The entire listing is to be repeated verbatim.

★ ★ ★

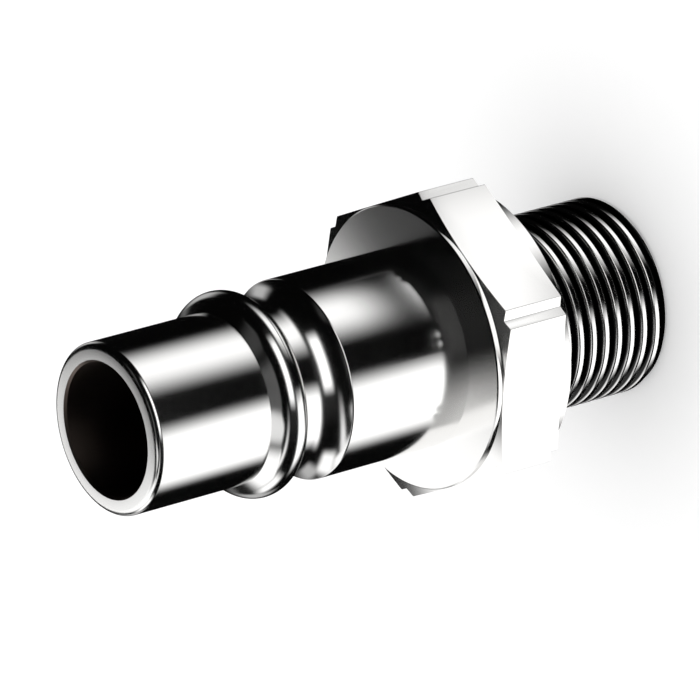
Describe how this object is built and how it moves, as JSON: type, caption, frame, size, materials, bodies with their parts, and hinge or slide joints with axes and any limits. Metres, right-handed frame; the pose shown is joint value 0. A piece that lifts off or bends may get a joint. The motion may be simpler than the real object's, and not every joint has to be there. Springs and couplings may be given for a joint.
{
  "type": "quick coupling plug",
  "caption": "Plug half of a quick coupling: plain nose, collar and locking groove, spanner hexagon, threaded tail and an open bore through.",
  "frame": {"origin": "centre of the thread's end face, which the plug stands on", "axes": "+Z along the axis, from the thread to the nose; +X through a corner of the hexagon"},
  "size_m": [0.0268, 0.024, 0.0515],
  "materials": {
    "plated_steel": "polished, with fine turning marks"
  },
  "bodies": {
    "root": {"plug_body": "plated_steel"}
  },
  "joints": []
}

★ ★ ★

- [Result for this task]
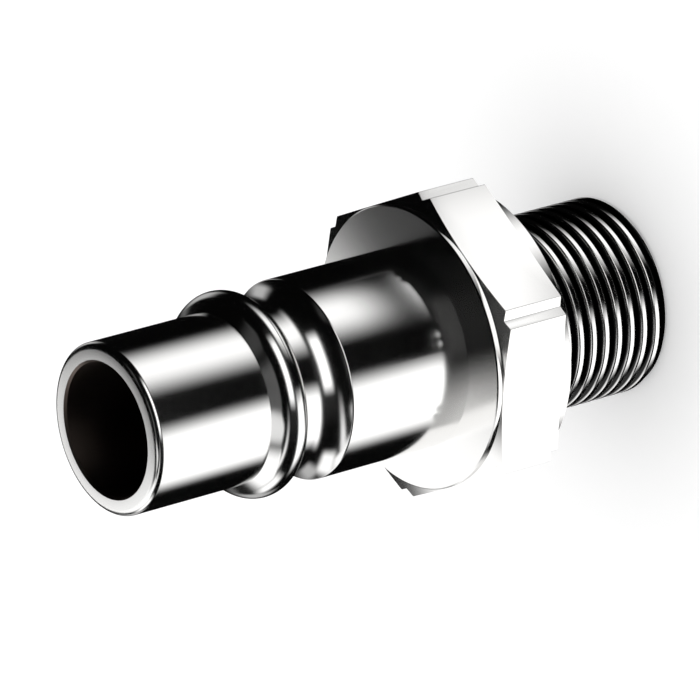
Describe how this object is built and how it moves, as JSON: type, caption, frame, size, materials, bodies with their parts, and hinge or slide joints with axes and any limits. Metres, right-handed frame; the pose shown is joint value 0. A piece that lifts off or bends may get a joint. The motion may be simpler than the real object's, and not every joint has to be there. Springs and couplings may be given for a joint.
{
  "type": "quick coupling plug",
  "caption": "Plug half of a quick coupling: plain nose, collar and locking groove, spanner hexagon, threaded tail and an open bore through.",
  "frame": {"origin": "centre of the thread's end face, which the plug stands on", "axes": "+Z along the axis, from the thread to the nose; +X through a corner of the hexagon"},
  "size_m": [0.0268, 0.024, 0.0515],
  "materials": {
    "plated_steel": "polished, with fine turning marks"
  },
  "bodies": {
    "root": {"plug_body": "plated_steel"}
  },
  "joints": []
}